_WORK TO COMPLETE_
Find every line in the records below that holds the word "rigid" and copy it.

_INPUT DATA_
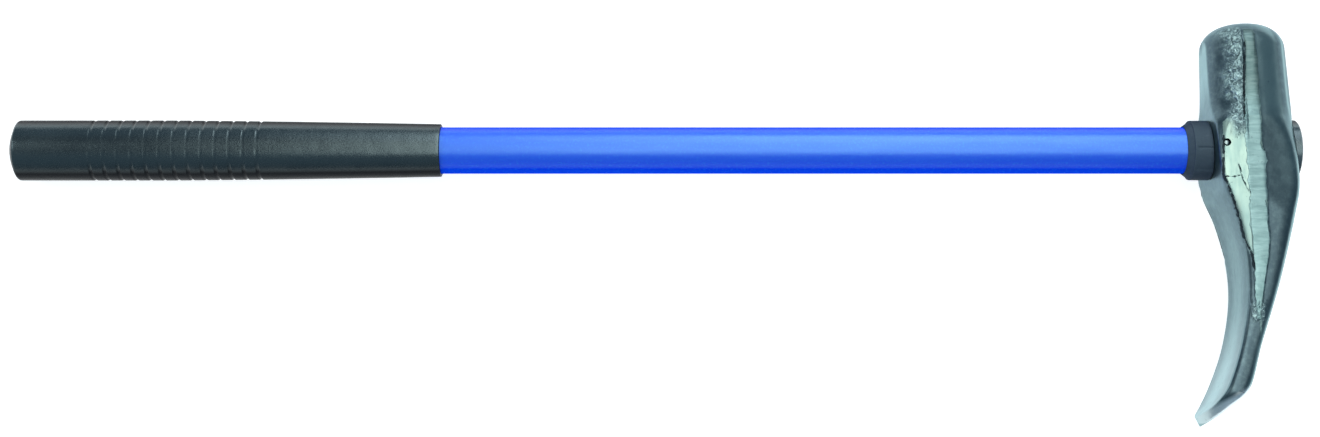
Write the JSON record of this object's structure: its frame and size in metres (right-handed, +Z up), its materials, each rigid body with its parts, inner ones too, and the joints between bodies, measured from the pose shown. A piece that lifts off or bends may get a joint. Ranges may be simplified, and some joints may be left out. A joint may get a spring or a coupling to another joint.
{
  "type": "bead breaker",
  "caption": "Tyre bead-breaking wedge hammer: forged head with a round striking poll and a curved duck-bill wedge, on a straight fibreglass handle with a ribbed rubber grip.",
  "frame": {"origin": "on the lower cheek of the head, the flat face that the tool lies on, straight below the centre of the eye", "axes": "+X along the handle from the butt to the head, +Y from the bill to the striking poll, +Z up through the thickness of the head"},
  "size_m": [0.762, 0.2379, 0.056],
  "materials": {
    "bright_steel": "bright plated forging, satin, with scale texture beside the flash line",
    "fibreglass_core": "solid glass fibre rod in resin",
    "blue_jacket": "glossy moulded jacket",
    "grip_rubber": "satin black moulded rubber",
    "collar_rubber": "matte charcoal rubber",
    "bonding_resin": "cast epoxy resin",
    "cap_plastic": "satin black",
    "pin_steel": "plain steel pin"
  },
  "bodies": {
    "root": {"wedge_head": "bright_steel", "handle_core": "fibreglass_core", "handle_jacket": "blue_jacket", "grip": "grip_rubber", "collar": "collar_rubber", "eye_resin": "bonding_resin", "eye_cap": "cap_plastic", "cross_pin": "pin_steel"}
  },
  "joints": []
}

---

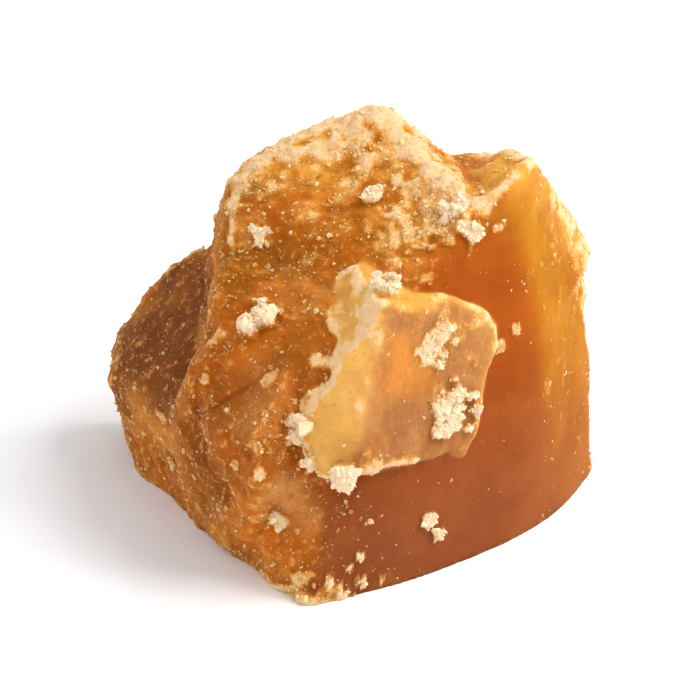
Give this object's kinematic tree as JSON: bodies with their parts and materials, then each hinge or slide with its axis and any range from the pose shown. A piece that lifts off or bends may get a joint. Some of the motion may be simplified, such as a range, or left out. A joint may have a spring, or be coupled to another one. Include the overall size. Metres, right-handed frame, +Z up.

* * *

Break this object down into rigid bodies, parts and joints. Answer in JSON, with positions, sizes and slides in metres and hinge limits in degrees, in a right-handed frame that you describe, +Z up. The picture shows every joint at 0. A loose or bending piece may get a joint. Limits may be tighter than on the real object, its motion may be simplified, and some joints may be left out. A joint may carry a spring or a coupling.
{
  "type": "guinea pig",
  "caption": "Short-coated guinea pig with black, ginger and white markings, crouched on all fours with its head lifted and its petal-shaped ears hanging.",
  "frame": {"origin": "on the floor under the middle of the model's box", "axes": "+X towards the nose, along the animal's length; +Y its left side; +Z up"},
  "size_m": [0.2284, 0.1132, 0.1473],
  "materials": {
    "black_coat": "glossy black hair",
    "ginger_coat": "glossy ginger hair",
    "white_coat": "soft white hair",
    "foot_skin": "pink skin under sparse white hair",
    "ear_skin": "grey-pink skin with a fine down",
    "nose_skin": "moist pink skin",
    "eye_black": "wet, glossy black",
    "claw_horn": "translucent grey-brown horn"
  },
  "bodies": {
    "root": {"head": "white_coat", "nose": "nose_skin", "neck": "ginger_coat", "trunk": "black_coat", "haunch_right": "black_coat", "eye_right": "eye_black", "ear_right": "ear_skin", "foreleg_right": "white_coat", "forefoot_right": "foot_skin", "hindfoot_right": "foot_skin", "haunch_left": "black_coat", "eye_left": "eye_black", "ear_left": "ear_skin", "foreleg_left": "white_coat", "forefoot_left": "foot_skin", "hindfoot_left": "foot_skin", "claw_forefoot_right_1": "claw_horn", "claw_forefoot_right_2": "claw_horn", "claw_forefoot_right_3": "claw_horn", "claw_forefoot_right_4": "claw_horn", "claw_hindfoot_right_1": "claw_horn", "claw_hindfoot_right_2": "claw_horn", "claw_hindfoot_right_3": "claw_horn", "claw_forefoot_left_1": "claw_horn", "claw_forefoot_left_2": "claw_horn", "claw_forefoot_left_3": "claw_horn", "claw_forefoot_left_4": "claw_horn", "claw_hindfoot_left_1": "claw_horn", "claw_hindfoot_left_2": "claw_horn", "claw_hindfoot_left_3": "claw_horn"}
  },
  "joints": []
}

_SOLUTION FOR THIS PROBLEM_
Write the JSON record of this object's structure: its frame and size in metres (right-handed, +Z up), its materials, each rigid body with its parts, inner ones too, and the joints between bodies, measured from the pose shown. A piece that lifts off or bends may get a joint. Ranges may be simplified, and some joints may be left out. A joint may get a spring or a coupling to another joint.
Break this object down into rigid bodies, parts and joints. Answer in JSON, with positions, sizes and slides in metres and hinge limits in degrees, in a right-handed frame that you describe, +Z up. The picture shows every joint at 0. A loose or bending piece may get a joint. Limits may be tighter than on the real object, its motion may be simplified, and some joints may be left out. A joint may carry a spring or a coupling.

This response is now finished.